_Dataset extract_.
"""
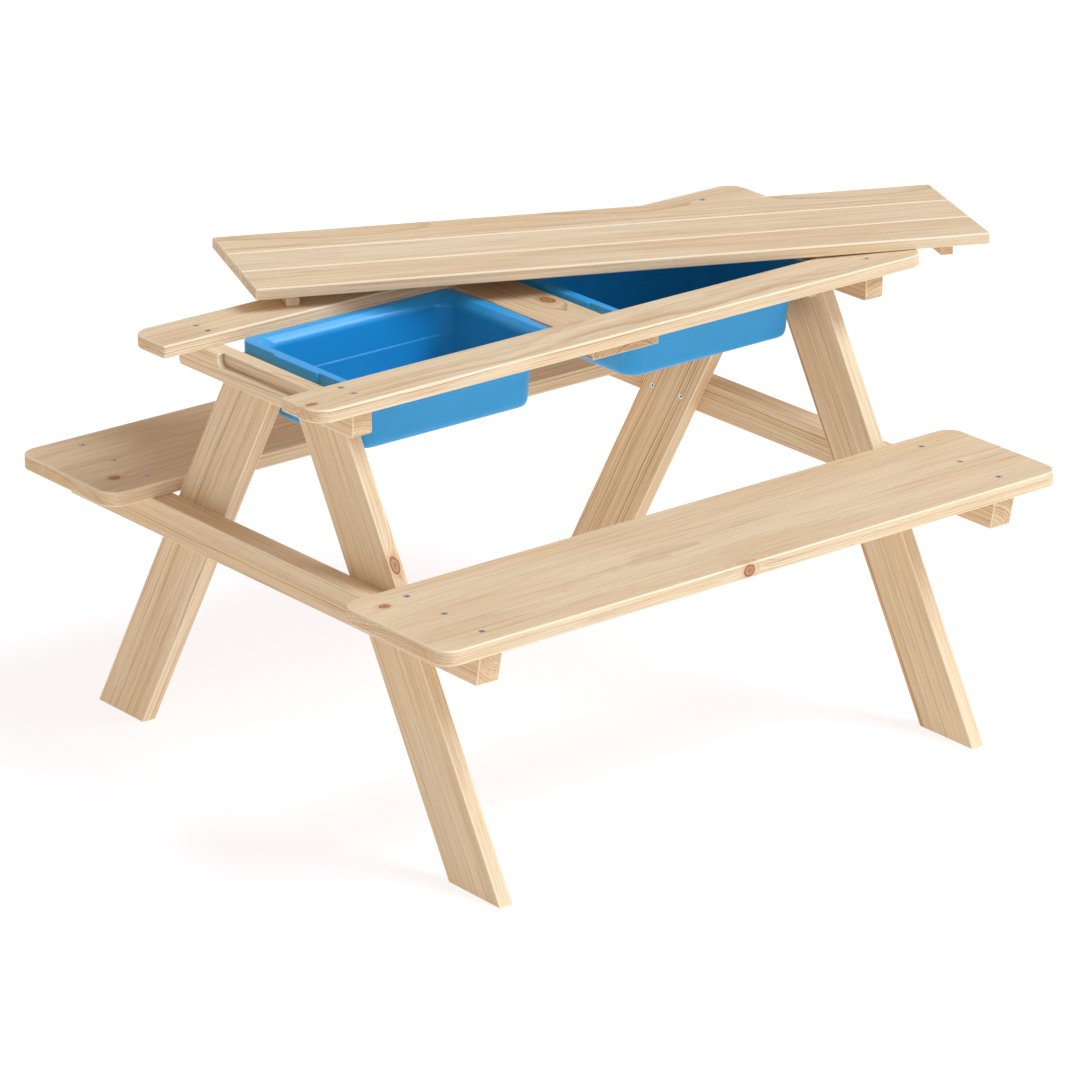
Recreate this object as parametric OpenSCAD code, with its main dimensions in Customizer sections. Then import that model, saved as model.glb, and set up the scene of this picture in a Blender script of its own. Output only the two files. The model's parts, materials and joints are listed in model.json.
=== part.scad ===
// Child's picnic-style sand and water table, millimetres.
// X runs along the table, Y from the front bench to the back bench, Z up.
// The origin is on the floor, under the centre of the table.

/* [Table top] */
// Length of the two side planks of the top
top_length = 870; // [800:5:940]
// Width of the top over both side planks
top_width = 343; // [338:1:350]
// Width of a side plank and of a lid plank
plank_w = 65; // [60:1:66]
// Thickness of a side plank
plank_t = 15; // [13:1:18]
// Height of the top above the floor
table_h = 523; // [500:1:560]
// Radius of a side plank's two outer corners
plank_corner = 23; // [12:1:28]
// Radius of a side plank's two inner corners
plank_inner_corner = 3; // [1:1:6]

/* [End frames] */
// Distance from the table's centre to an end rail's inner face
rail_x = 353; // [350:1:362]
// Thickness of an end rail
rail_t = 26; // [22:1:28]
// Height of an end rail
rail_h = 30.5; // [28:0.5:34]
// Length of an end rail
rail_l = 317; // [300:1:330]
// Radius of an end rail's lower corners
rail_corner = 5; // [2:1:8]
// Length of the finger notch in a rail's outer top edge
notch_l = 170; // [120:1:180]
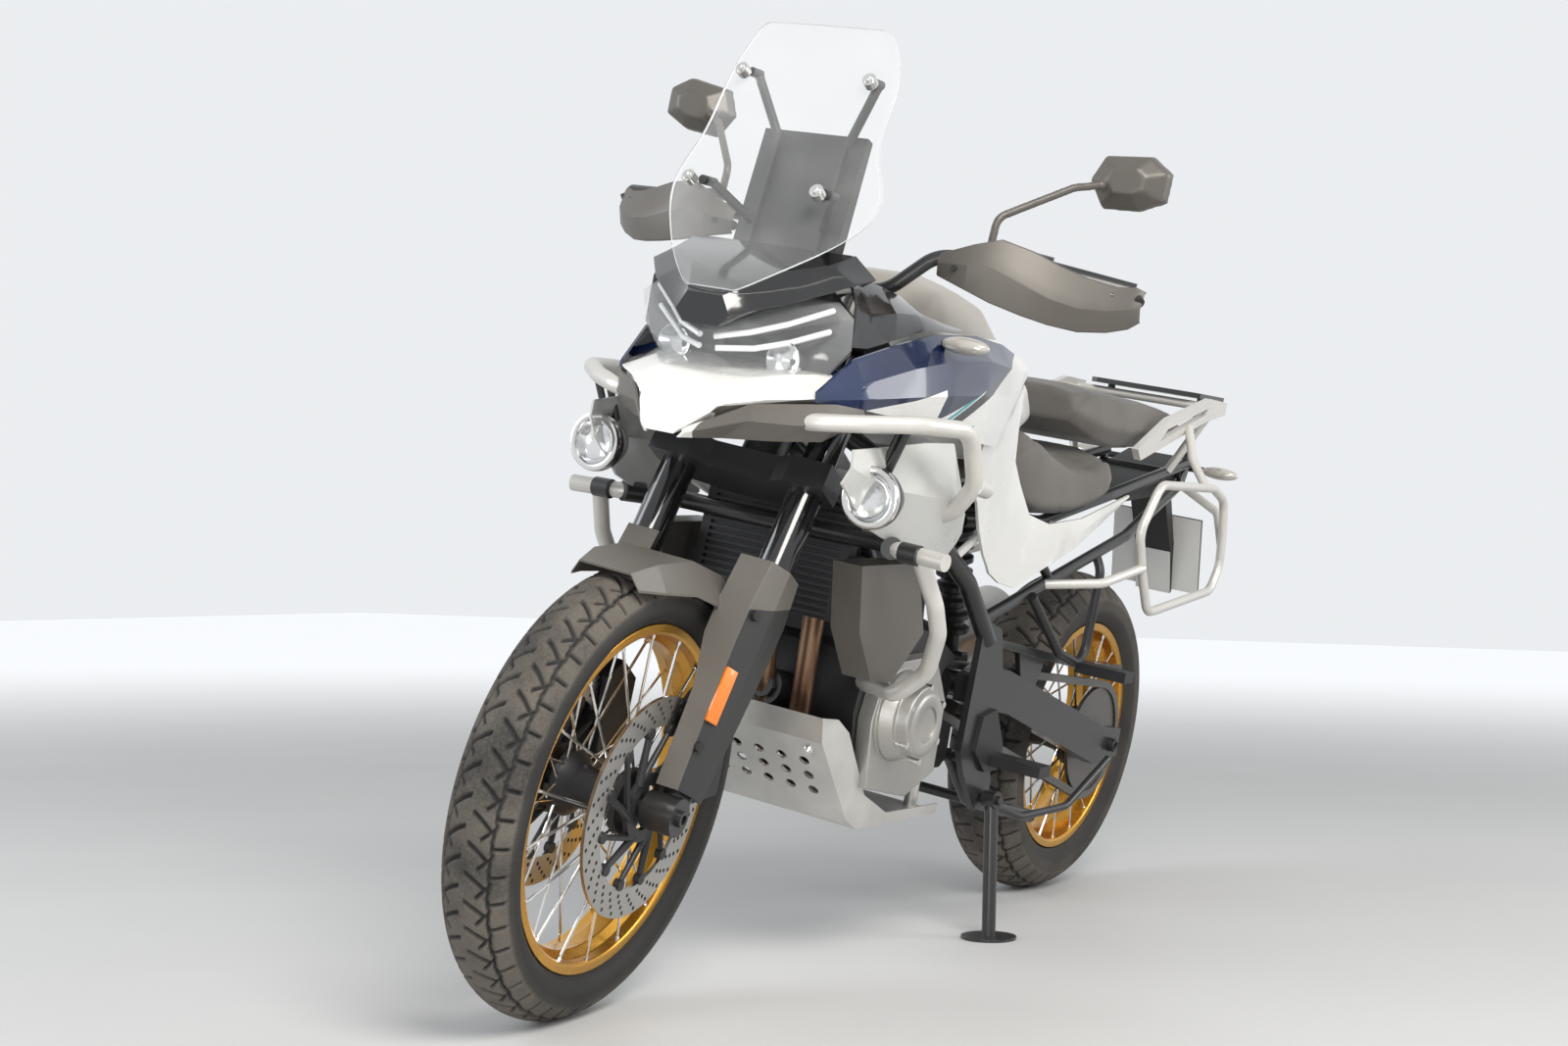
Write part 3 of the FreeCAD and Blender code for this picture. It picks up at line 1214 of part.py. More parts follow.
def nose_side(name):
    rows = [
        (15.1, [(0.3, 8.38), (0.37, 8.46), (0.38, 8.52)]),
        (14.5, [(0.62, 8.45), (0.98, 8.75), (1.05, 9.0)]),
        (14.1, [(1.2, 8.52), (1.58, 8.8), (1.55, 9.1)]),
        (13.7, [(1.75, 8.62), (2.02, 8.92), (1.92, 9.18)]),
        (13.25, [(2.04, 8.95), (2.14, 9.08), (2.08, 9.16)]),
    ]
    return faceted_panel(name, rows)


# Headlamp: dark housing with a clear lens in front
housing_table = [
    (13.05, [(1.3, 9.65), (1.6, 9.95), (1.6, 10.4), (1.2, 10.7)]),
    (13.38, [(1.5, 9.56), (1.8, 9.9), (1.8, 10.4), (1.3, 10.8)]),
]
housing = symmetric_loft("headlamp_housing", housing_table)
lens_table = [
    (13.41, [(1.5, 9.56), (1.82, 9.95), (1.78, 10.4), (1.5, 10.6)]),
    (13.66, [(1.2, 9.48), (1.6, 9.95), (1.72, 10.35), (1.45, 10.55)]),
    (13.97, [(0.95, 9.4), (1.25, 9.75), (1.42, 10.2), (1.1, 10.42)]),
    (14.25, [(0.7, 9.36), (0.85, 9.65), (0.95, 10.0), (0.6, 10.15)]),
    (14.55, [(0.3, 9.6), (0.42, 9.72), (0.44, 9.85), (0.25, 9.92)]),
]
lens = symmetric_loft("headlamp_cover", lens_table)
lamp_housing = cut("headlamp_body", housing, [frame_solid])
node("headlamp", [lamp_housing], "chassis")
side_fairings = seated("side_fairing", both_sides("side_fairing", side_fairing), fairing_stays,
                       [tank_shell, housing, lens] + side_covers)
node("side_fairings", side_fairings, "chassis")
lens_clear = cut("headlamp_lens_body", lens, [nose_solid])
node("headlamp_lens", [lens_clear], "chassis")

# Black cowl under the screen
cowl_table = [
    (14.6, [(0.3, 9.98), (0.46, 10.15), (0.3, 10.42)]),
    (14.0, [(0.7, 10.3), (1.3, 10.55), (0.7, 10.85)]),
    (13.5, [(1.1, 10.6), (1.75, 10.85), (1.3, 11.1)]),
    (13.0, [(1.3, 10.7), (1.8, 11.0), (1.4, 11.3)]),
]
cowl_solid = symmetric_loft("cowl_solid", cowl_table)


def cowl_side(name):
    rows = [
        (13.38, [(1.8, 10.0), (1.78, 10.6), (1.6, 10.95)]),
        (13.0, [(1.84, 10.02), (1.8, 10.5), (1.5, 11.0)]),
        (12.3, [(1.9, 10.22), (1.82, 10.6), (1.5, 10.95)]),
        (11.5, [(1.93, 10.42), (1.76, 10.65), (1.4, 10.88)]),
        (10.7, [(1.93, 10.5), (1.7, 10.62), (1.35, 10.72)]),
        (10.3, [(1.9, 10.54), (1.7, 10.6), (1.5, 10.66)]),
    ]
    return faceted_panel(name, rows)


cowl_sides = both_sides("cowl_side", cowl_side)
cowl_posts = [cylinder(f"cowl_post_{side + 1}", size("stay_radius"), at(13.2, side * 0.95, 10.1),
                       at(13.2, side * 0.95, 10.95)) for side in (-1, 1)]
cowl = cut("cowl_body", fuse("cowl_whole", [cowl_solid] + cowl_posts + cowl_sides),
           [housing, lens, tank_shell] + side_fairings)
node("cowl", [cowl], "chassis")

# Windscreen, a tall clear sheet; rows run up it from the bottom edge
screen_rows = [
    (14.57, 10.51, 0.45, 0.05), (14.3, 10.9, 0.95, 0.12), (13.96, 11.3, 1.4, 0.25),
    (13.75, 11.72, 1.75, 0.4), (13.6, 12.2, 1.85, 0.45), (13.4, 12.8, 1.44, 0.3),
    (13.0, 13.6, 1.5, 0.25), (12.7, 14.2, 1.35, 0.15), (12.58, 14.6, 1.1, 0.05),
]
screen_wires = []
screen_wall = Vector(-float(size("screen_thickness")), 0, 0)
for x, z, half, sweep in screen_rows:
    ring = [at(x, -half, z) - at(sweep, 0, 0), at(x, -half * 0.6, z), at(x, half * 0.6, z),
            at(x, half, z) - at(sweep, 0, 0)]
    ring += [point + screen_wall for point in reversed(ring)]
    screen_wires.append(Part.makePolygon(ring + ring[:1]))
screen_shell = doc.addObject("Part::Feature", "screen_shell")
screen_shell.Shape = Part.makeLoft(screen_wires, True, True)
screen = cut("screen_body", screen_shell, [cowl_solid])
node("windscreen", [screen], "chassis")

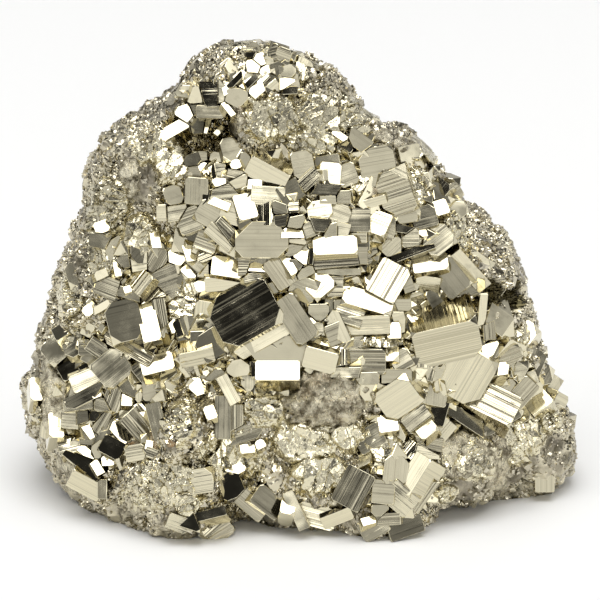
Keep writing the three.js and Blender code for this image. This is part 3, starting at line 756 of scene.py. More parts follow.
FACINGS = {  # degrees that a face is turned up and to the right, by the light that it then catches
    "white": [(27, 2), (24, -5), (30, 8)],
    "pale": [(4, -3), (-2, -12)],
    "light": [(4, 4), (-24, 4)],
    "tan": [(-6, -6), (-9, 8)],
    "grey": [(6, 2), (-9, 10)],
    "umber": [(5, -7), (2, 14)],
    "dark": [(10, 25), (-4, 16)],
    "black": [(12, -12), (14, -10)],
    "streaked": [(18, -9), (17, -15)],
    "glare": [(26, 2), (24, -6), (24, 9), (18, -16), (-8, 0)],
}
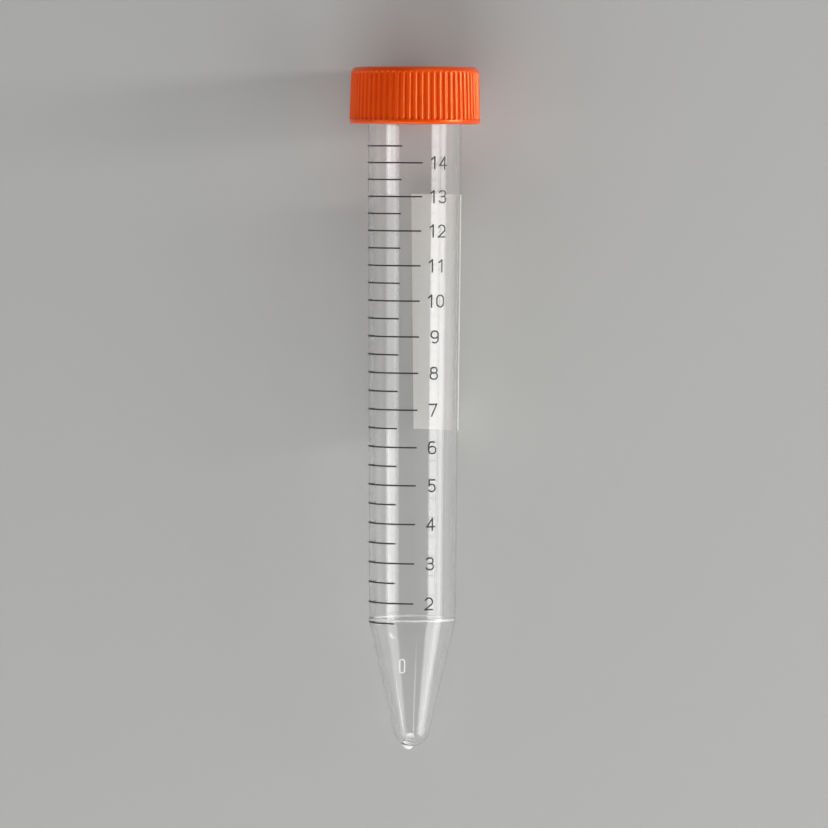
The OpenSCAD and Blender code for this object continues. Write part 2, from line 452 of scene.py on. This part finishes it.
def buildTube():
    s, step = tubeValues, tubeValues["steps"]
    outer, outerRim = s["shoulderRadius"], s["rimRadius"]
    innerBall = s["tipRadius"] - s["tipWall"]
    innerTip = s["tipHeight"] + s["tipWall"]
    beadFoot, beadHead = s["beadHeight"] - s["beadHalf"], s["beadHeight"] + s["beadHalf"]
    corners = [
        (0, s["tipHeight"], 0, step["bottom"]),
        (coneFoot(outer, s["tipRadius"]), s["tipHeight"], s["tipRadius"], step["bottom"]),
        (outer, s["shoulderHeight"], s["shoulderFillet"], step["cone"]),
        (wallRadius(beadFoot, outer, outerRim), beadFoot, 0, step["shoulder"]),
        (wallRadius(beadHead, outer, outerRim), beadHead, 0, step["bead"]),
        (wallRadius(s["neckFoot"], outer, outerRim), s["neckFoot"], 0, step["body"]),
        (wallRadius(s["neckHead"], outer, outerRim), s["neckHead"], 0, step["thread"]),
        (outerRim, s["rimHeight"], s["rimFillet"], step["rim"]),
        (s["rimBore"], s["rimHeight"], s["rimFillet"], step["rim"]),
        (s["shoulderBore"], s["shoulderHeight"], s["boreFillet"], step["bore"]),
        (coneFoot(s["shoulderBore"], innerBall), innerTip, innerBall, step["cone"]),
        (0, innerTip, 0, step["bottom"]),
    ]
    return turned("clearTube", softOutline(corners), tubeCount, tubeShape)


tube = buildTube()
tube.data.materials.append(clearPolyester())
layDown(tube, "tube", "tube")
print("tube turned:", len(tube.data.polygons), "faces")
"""
_Request_. What you return should be the lines from the start of the data through the line with "plank_inner_corner = 3; // [1:1:6]", quoted exactly and nothing more.

_Result below_.
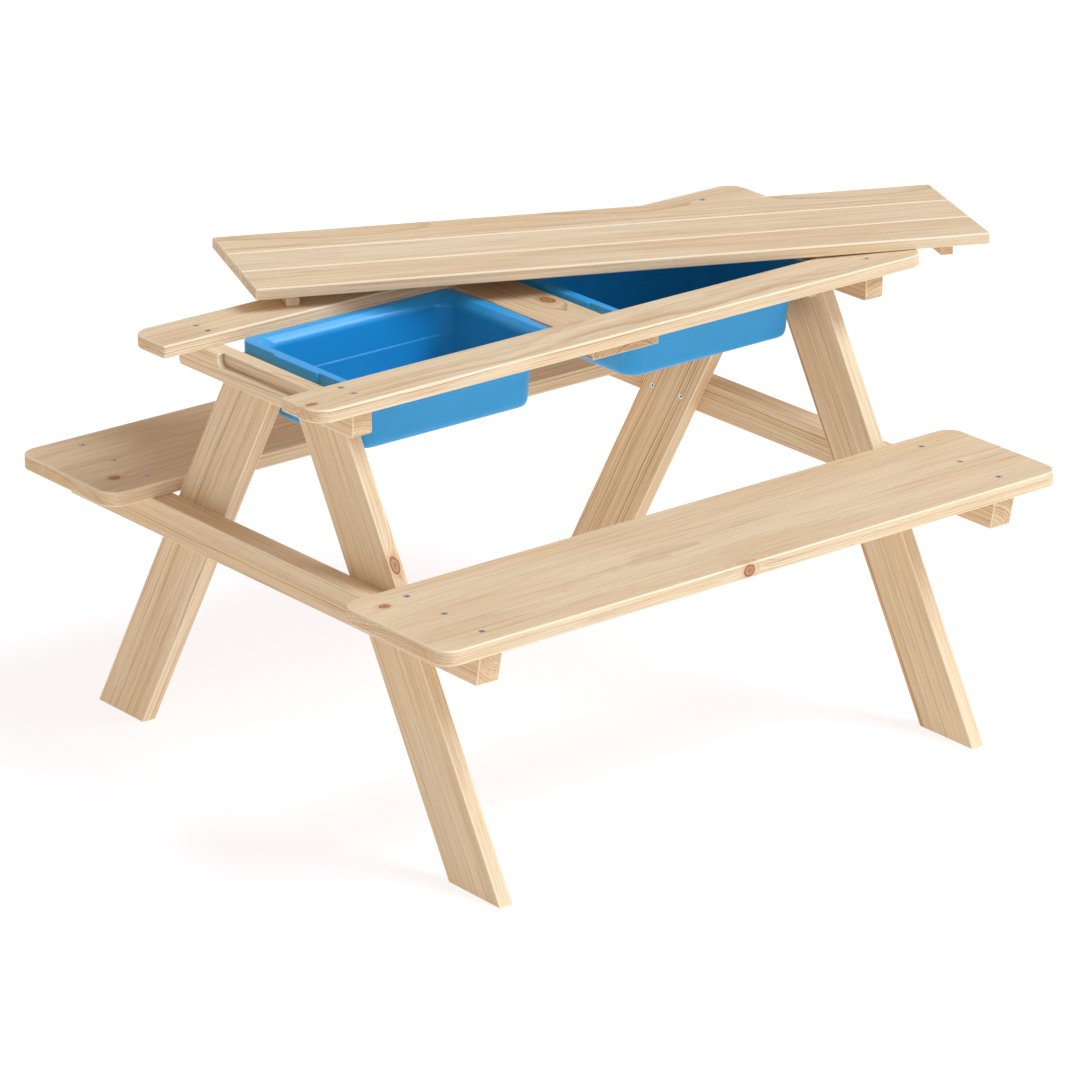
Recreate this object as parametric OpenSCAD code, with its main dimensions in Customizer sections. Then import that model, saved as model.glb, and set up the scene of this picture in a Blender script of its own. Output only the two files. The model's parts, materials and joints are listed in model.json.
=== part.scad ===
// Child's picnic-style sand and water table, millimetres.
// X runs along the table, Y from the front bench to the back bench, Z up.
// The origin is on the floor, under the centre of the table.

/* [Table top] */
// Length of the two side planks of the top
top_length = 870; // [800:5:940]
// Width of the top over both side planks
top_width = 343; // [338:1:350]
// Width of a side plank and of a lid plank
plank_w = 65; // [60:1:66]
// Thickness of a side plank
plank_t = 15; // [13:1:18]
// Height of the top above the floor
table_h = 523; // [500:1:560]
// Radius of a side plank's two outer corners
plank_corner = 23; // [12:1:28]
// Radius of a side plank's two inner corners
plank_inner_corner = 3; // [1:1:6]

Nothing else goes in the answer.